>> START

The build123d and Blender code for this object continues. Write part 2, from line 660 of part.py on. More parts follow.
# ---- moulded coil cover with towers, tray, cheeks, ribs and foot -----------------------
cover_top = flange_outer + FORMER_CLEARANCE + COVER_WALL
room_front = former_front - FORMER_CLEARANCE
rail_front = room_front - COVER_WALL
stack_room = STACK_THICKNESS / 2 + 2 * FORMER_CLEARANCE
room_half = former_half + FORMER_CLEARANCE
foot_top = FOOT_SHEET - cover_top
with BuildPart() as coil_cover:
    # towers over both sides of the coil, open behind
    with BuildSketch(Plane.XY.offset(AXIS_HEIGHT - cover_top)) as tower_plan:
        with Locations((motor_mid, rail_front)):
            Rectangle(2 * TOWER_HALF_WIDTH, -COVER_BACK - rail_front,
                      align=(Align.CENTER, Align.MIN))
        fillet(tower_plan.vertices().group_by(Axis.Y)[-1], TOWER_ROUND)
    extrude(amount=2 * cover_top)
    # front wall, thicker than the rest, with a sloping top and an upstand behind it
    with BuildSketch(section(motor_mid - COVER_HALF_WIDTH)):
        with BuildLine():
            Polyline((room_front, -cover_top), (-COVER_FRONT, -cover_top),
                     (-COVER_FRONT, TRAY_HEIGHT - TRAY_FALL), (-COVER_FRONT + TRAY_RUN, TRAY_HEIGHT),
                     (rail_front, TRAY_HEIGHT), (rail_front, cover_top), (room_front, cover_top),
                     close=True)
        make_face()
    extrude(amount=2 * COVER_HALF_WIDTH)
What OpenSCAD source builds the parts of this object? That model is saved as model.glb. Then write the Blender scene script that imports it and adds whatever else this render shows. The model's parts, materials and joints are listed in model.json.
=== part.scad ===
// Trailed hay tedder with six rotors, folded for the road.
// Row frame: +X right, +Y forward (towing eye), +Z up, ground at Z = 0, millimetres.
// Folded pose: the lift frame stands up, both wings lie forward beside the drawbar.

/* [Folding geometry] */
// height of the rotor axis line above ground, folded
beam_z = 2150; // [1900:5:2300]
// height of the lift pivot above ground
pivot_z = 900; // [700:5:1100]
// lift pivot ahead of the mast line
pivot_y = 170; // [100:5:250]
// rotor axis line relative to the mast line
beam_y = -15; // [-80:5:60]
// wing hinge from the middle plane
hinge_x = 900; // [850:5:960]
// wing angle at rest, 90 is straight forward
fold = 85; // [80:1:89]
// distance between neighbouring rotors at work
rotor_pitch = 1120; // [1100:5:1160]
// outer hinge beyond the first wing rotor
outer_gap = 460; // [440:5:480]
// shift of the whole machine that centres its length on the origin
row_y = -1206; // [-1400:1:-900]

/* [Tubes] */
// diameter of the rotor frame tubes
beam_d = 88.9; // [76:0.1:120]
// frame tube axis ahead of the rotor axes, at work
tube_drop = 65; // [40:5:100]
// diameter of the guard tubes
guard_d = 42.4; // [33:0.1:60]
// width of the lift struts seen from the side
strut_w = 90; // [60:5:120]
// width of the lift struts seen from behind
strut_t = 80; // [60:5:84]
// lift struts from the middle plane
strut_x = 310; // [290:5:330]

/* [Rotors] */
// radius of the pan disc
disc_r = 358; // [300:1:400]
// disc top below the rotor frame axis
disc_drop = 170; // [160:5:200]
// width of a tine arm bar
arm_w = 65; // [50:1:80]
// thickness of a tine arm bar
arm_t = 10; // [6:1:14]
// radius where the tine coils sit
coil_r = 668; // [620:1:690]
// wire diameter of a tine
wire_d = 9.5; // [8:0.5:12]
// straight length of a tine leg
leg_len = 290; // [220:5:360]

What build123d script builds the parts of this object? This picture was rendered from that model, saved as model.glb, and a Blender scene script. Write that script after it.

>> END

YOUR OBJECTIVE ->
Would you write down every record again, exactly?

TASK OUTPUT ->
The build123d and Blender code for this object continues. Write part 2, from line 660 of part.py on. More parts follow.
# ---- moulded coil cover with towers, tray, cheeks, ribs and foot -----------------------
cover_top = flange_outer + FORMER_CLEARANCE + COVER_WALL
room_front = former_front - FORMER_CLEARANCE
rail_front = room_front - COVER_WALL
stack_room = STACK_THICKNESS / 2 + 2 * FORMER_CLEARANCE
room_half = former_half + FORMER_CLEARANCE
foot_top = FOOT_SHEET - cover_top
with BuildPart() as coil_cover:
    # towers over both sides of the coil, open behind
    with BuildSketch(Plane.XY.offset(AXIS_HEIGHT - cover_top)) as tower_plan:
        with Locations((motor_mid, rail_front)):
            Rectangle(2 * TOWER_HALF_WIDTH, -COVER_BACK - rail_front,
                      align=(Align.CENTER, Align.MIN))
        fillet(tower_plan.vertices().group_by(Axis.Y)[-1], TOWER_ROUND)
    extrude(amount=2 * cover_top)
    # front wall, thicker than the rest, with a sloping top and an upstand behind it
    with BuildSketch(section(motor_mid - COVER_HALF_WIDTH)):
        with BuildLine():
            Polyline((room_front, -cover_top), (-COVER_FRONT, -cover_top),
                     (-COVER_FRONT, TRAY_HEIGHT - TRAY_FALL), (-COVER_FRONT + TRAY_RUN, TRAY_HEIGHT),
                     (rail_front, TRAY_HEIGHT), (rail_front, cover_top), (room_front, cover_top),
                     close=True)
        make_face()
    extrude(amount=2 * COVER_HALF_WIDTH)
What OpenSCAD source builds the parts of this object? That model is saved as model.glb. Then write the Blender scene script that imports it and adds whatever else this render shows. The model's parts, materials and joints are listed in model.json.
=== part.scad ===
// Trailed hay tedder with six rotors, folded for the road.
// Row frame: +X right, +Y forward (towing eye), +Z up, ground at Z = 0, millimetres.
// Folded pose: the lift frame stands up, both wings lie forward beside the drawbar.

/* [Folding geometry] */
// height of the rotor axis line above ground, folded
beam_z = 2150; // [1900:5:2300]
// height of the lift pivot above ground
pivot_z = 900; // [700:5:1100]
// lift pivot ahead of the mast line
pivot_y = 170; // [100:5:250]
// rotor axis line relative to the mast line
beam_y = -15; // [-80:5:60]
// wing hinge from the middle plane
hinge_x = 900; // [850:5:960]
// wing angle at rest, 90 is straight forward
fold = 85; // [80:1:89]
// distance between neighbouring rotors at work
rotor_pitch = 1120; // [1100:5:1160]
// outer hinge beyond the first wing rotor
outer_gap = 460; // [440:5:480]
// shift of the whole machine that centres its length on the origin
row_y = -1206; // [-1400:1:-900]

/* [Tubes] */
// diameter of the rotor frame tubes
beam_d = 88.9; // [76:0.1:120]
// frame tube axis ahead of the rotor axes, at work
tube_drop = 65; // [40:5:100]
// diameter of the guard tubes
guard_d = 42.4; // [33:0.1:60]
// width of the lift struts seen from the side
strut_w = 90; // [60:5:120]
// width of the lift struts seen from behind
strut_t = 80; // [60:5:84]
// lift struts from the middle plane
strut_x = 310; // [290:5:330]

/* [Rotors] */
// radius of the pan disc
disc_r = 358; // [300:1:400]
// disc top below the rotor frame axis
disc_drop = 170; // [160:5:200]
// width of a tine arm bar
arm_w = 65; // [50:1:80]
// thickness of a tine arm bar
arm_t = 10; // [6:1:14]
// radius where the tine coils sit
coil_r = 668; // [620:1:690]
// wire diameter of a tine
wire_d = 9.5; // [8:0.5:12]
// straight length of a tine leg
leg_len = 290; // [220:5:360]

What build123d script builds the parts of this object? This picture was rendered from that model, saved as model.glb, and a Blender scene script. Write that script after it.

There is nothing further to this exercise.